Key Takeaways and Questions on Bitcoin-Native DeFi’s Rise
- What’s driving the institutional Bitcoin surge in 2025?
Bitcoin’s scarcity and resilience as an inflation hedge, coupled with regulatory wins like spot ETF approvals, make it a cornerstone for corporate treasuries and institutional portfolios. - How does institutional Bitcoin DeFi differ from retail DeFi?
Institutions need permissioned setups with custodial safeguards, in-kind BTC returns, and regulatory-friendly privacy features—far from retail’s pseudonymous, high-risk playground. - Why is idle institutional Bitcoin capital a critical issue?

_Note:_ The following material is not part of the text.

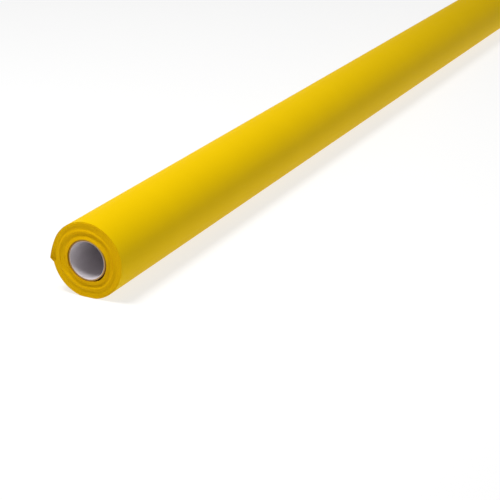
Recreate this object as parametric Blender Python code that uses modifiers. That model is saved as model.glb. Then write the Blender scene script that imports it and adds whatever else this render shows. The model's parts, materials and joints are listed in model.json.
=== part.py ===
"""A roll of self-adhesive sign vinyl.

A spiral-wound board core, lined with white paper, carries one long web, which is a face film on a
release liner. The web is held to the core by a strip of double-sided tape and is wound with the film
outwards. Its free end comes over the top, stands a little proud on the +Y side and can be lifted.

The roll lies along X, and the origin is the middle of the flat that it rests on. A winding angle is
measured from +Y downwards round the roll, in the direction in which the web is wound, and goes on past
360 degrees from one turn to the next.
"""

import math

import bpy

COLLECTION_NAME = "sign_vinyl_roll"

# The roll, in metres and degrees.
ROLL_LENGTH = 1.370
ROLL_RADIUS = 0.0390
REST_FLAT_DEPTH = 0.0008
REST_ANGLE = 90.0

# The core.
BORE_RADIUS = 0.01905
LINING_THICKNESS = 0.00030
BOARD_THICKNESS = 0.00050
COVER_THICKNESS = 0.00025
CORE_SHIFT_ANGLE = -50.0

# The start tape.
TAPE_THICKNESS = 0.0002
TAPE_START_ANGLE = 28.0
TAPE_ANGLE = 34.0
TAPE_END_MARGIN = 0.010

# The wound web. Each turn between the first and the last stands for many turns of the real web.
TURNS = 6
THIN_PLY = 0.00035
WEB_START_ANGLE = 25.0
CLIMB_ANGLE = 41.0

# The free end of the web.
HINGE_ANGLE = -25.0
TIP_ANGLE = 6.8
TIP_LIFT = 0.0033

# Clearances and facets.
GAP = 0.0003
FACET_ANGLE = 5.0
TUBE_FACETS = 72
MERGE_DISTANCE = 0.00001

# Sizes that follow. The core lies against one side of the web, which leaves room for the tape on the other.
LINING_OUTER = BORE_RADIUS + LINING_THICKNESS
BOARD_INNER = LINING_OUTER + GAP
BOARD_OUTER = BOARD_INNER + BOARD_THICKNESS
COVER_INNER = BOARD_OUTER + GAP
CORE_RADIUS = COVER_INNER + COVER_THICKNESS
SHIFT_AT_TAPE = math.cos(math.radians(TAPE_START_ANGLE - CORE_SHIFT_ANGLE))
CORE_LOOSENESS = (TAPE_THICKNESS + GAP * (2 - SHIFT_AT_TAPE)) / (1 - SHIFT_AT_TAPE)
CORE_SHIFT = CORE_LOOSENESS - GAP
WEB_INNER_RADIUS = CORE_RADIUS + CORE_LOOSENESS
AXIS_HEIGHT = ROLL_RADIUS - REST_FLAT_DEPTH
WEB_END_ANGLE = 360.0 * TURNS + HINGE_ANGLE
TAIL_START_ANGLE = WEB_END_ANGLE + math.degrees(GAP / ROLL_RADIUS)
TAIL_END_ANGLE = 360.0 * TURNS + TIP_ANGLE
THIN_PITCH = 2 * (THIN_PLY + GAP)
THICK_PITCH = (ROLL_RADIUS + GAP - WEB_INNER_RADIUS - 2 * THIN_PITCH) / (TURNS - 2)

YELLOW_FILM = (0.86, 0.64, 0.004)
AMBER_LINER = (0.72, 0.50, 0.03)
WHITE_PAPER = (0.78, 0.76, 0.76)
BROWN_BOARD = (0.42, 0.26, 0.085)
KRAFT_PAPER = (0.40, 0.27, 0.15)
CLEAR_TAPE = (0.80, 0.74, 0.55)


def clear_scene():
    for obj in list(bpy.data.objects):
        bpy.data.objects.remove(obj, do_unlink=True)


def make_material(name, color, roughness):
    material = bpy.data.materials.new(name)
    material.use_nodes = True
    shader = material.node_tree.nodes["Principled BSDF"]
    shader.inputs["Base Color"].default_value = (*color, 1.0)
    shader.inputs["Roughness"].default_value = roughness
    shader.inputs["Metallic"].default_value = 0.0
    return material


def add_empty(name, location, collection):
    empty = bpy.data.objects.new(name, None)
    empty.location = location
    empty.empty_display_size = ROLL_RADIUS
    collection.objects.link(empty)
    return empty


def smooth_step(share):
    share = min(max(share, 0.0), 1.0)
    return share * share * (3.0 - 2.0 * share)


def between(values, place):
    """The value at a place between whole numbers of a list."""
    low = min(int(place), len(values) - 2)
    return values[low] + (values[low + 1] - values[low]) * (place - low)


def turn_pitches():
    """How far each turn moves the next one out: thin for the first and the last, thick between."""
    return [THIN_PITCH] + [THICK_PITCH] * (TURNS - 2) + [THIN_PITCH]


def turn_radii():
    """The inner radius of each turn."""
    radii = [WEB_INNER_RADIUS]
    for pitch in turn_pitches()[:-1]:
        radii.append(radii[-1] + pitch)
    return radii


def turns_climbed(angle):
    """The turn that the web is in. It climbs to the next over the end of the one below it."""
    climbed = 0.0
    for turn in range(TURNS - 1):
        share = turn / (TURNS - 2)
        first_climb = WEB_START_ANGLE - CLIMB_ANGLE
        climb_start = first_climb + (HINGE_ANGLE - first_climb) * share
        climbed += smooth_step((angle - 360.0 * (turn + 1) - climb_start) / CLIMB_ANGLE)
    return climbed


def settled(radius, angle):
    """The radius after the roll has settled on its own weight, which flattens it where it rests."""
    from_rest = math.radians(angle - REST_ANGLE)
    toward_rest = math.cos(from_rest)
    if toward_rest * ROLL_RADIUS <= AXIS_HEIGHT:
        return radius
    depth_in_web = (radius - WEB_INNER_RADIUS) / (ROLL_RADIUS - WEB_INNER_RADIUS)
    return radius - (ROLL_RADIUS - AXIS_HEIGHT / toward_rest) * depth_in_web


def tail_lift(angle):
    """How far the free end stands off the turn below it."""
    share = (angle - WEB_END_ANGLE) / (TAIL_END_ANGLE - WEB_END_ANGLE)
    return TIP_LIFT * max(share, 0.0) ** 2


def liner_radii(angle):
    """The inner and outer radius of the release liner."""
    turn = turns_climbed(angle)
    inner = between(turn_radii(), turn) + tail_lift(angle)
    ply = between(turn_pitches(), turn) / 2 - GAP
    return inner, inner + ply


def film_radii(angle):
    """The inner and outer radius of the face film, which lies on the liner."""
    turn = turns_climbed(angle)
    ply = between(turn_pitches(), turn) / 2 - GAP
    inner = liner_radii(angle)[1] + GAP
    return inner, inner + ply


def cross_section_point(radius, angle):
    """A point of the roll's cross-section, as Y and Z from the roll's axis."""
    turned = math.radians(angle)
    return radius * math.cos(turned), -radius * math.sin(turned)


def facet_angles(start, end):
    """The two ends, and every whole facet between them, so that the facets of all the turns line up."""
    first = math.floor(start / FACET_ANGLE) + 1
    last = math.ceil(end / FACET_ANGLE) - 1
    return [start] + [FACET_ANGLE * step for step in range(first, last + 1)] + [end]


def ply_outline(radii, start, end):
    """The closed outline of a wound ply: out along its outer side and back along its inner side."""
    outer = []
    inner = []
    for angle in facet_angles(start, end):
        inner_radius, outer_radius = radii(angle)
        outer.append(cross_section_point(settled(outer_radius, angle), angle))
        inner.append(cross_section_point(settled(inner_radius, angle), angle))
    return outer + inner[::-1]


def add_extrusion(name, outline, length, parent, location, material, collection):
    """A flat outline in Y and Z, drawn out along X."""
    curve = bpy.data.curves.new(name, "CURVE")
    curve.dimensions = "2D"
    curve.fill_mode = "BOTH"
    curve.extrude = length / 2
    spline = curve.splines.new("POLY")
    spline.points.add(len(outline) - 1)
    for point, (y, z) in zip(spline.points, outline):
        point.co = (y, z, 0.0, 1.0)
    spline.use_cyclic_u = True
    curve.materials.append(material)
    obj = bpy.data.objects.new(name, curve)
    obj.rotation_euler = (math.pi / 2, 0.0, math.pi / 2)
    obj.location = location
    obj.parent = parent
    collection.objects.link(obj)
    return obj


def add_tube(name, inner, outer, parent, material, collection):
    """A turned tube as long as the roll, from a rectangular profile."""
    half = ROLL_LENGTH / 2
    corners = [(outer, 0.0, half), (outer, 0.0, -half), (inner, 0.0, -half), (inner, 0.0, half)]
    mesh = bpy.data.meshes.new(name)
    mesh.from_pydata(corners, [(0, 1), (1, 2), (2, 3), (3, 0)], [])
    mesh.materials.append(material)
    obj = bpy.data.objects.new(name, mesh)
    obj.rotation_euler = (0.0, math.pi / 2, 0.0)
    obj.parent = parent
    collection.objects.link(obj)
    turn = obj.modifiers.new("Turn", "SCREW")
    turn.axis = "Z"
    turn.steps = TUBE_FACETS
    turn.render_steps = TUBE_FACETS
    turn.use_merge_vertices = True
    turn.merge_threshold = MERGE_DISTANCE
    turn.use_smooth_shade = True
    return obj


def add_core(roll_axis, collection):
    """The board tube between its white lining and its kraft cover, lying a little off centre inside the web."""
    y, z = cross_section_point(CORE_SHIFT, CORE_SHIFT_ANGLE)
    core_axis = add_empty("core_axis", (0.0, y, z), collection)
    core_axis.parent = roll_axis
    lining = make_material("white_lining_paper", WHITE_PAPER, 0.80)
    board = make_material("brown_core_board", BROWN_BOARD, 0.90)
    cover = make_material("kraft_cover_paper", KRAFT_PAPER, 0.85)
    add_tube("core_lining_ply", BORE_RADIUS, LINING_OUTER, core_axis, lining, collection)
    add_tube("core_board_ply", BOARD_INNER, BOARD_OUTER, core_axis, board, collection)
    add_tube("core_cover_ply", COVER_INNER, CORE_RADIUS, core_axis, cover, collection)
    return core_axis


def add_start_tape(core_axis, collection):
    """The strip between the core and the first turn. It is curved round the core, not round the roll."""
    tape_inner = CORE_RADIUS + GAP
    angles = facet_angles(TAPE_START_ANGLE, TAPE_START_ANGLE + TAPE_ANGLE)
    outer = [cross_section_point(tape_inner + TAPE_THICKNESS, angle) for angle in angles]
    inner = [cross_section_point(tape_inner, angle) for angle in angles]
    length = ROLL_LENGTH - 2 * TAPE_END_MARGIN
    material = make_material("clear_start_tape", CLEAR_TAPE, 0.40)
    add_extrusion("start_tape", outer + inner[::-1], length, core_axis, (0, 0, 0), material, collection)


def add_web(roll_axis, collection):
    """The film and the liner: their wound turns, and their free ends on the hinge line."""
    hinge_y, hinge_z = cross_section_point(ROLL_RADIUS, HINGE_ANGLE)
    tail_hinge = add_empty("tail_hinge", (0.0, hinge_y, hinge_z), collection)
    tail_hinge.parent = roll_axis
    from_hinge = (0.0, -hinge_y, -hinge_z)
    film = make_material("yellow_vinyl_film", YELLOW_FILM, 0.45)
    liner = make_material("amber_release_liner", AMBER_LINER, 0.50)
    plies = (("face_film", film_radii, film), ("release_liner", liner_radii, liner))
    for name, radii, material in plies:
        wound = ply_outline(radii, WEB_START_ANGLE, WEB_END_ANGLE)
        add_extrusion(name, wound, ROLL_LENGTH, roll_axis, (0, 0, 0), material, collection)
        free = ply_outline(radii, TAIL_START_ANGLE, TAIL_END_ANGLE)
        add_extrusion(name + "_free_end", free, ROLL_LENGTH, tail_hinge, from_hinge, material, collection)


def build_roll():
    clear_scene()
    collection = bpy.data.collections.new(COLLECTION_NAME)
    bpy.context.scene.collection.children.link(collection)
    roll_axis = add_empty("roll_axis", (0.0, 0.0, AXIS_HEIGHT), collection)
    core_axis = add_core(roll_axis, collection)
    add_start_tape(core_axis, collection)
    add_web(roll_axis, collection)


build_roll()
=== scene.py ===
# %% [markdown]
# # A roll of sign vinyl
# Self-adhesive sign vinyl is a thin PVC film on a release liner, about a quarter of a millimetre together. It is
# wound on a paper core, and a roll is sold and stored on that core. This lesson builds the roll as it is really
# built: one very long web, wound turn on turn by Geometry Nodes, on a core of three paper plies, with the free end of
# the web standing a little proud.
#
# The first cell loads the fixed frame, which gives every size and place below. The frame's own box is kept.

# %% The frame
import json
import math

import bmesh
import bpy
from mathutils import Matrix, Vector, noise


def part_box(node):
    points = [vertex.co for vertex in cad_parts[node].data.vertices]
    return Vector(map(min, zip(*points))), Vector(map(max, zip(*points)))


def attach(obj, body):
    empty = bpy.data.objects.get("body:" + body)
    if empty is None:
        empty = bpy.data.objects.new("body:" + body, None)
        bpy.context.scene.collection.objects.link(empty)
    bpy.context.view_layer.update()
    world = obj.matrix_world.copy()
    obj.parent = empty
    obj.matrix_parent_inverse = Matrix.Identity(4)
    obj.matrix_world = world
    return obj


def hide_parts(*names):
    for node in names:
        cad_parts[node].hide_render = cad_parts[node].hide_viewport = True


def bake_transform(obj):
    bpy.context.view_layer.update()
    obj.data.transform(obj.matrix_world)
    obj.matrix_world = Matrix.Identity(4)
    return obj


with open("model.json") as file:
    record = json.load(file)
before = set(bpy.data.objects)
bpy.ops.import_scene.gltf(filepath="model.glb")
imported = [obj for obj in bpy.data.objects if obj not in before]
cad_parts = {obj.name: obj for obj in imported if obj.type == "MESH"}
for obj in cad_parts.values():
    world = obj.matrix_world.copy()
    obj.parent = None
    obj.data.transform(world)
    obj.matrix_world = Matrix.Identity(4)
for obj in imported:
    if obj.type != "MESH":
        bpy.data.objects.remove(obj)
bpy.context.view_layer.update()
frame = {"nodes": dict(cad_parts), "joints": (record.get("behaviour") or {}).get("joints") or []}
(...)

Over $200 billion sits unused in custodial vaults, representing a massive untapped pool for yield generation and DeFi growth if the right infrastructure emerges. - Can BitcoinFi balance decentralization with institutional demands?
It’s possible but tricky—Bitcoin’s secure design offers resistance to centralization, yet permissioned systems must avoid alienating the core ethos of freedom and access. - What does Bitcoin DeFi’s TVL explosion signal about market trust?
The leap to $8.49 billion by September 2025 reflects surging confidence in Bitcoin-native solutions, hinting at broader acceptance across retail and institutional spheres alike.
The trajectory is clear: institutional Bitcoin holdings and the meteoric rise of BitcoinFi point to a future where BTC isn’t just a store of value but a dynamic driver of financial innovation. Yet, the road ahead demands precision—unlocking yield without trampling the principles of decentralization that built this movement. If 2025 is the pivot point, the coming quarters will test whether Bitcoin can anchor a unified on-chain system for all, from Wall Street to the wallet warrior. The suits are here, the capital is primed, and the stakes are sky-high. BitcoinFi better deliver—or risk being just another corporate footnote.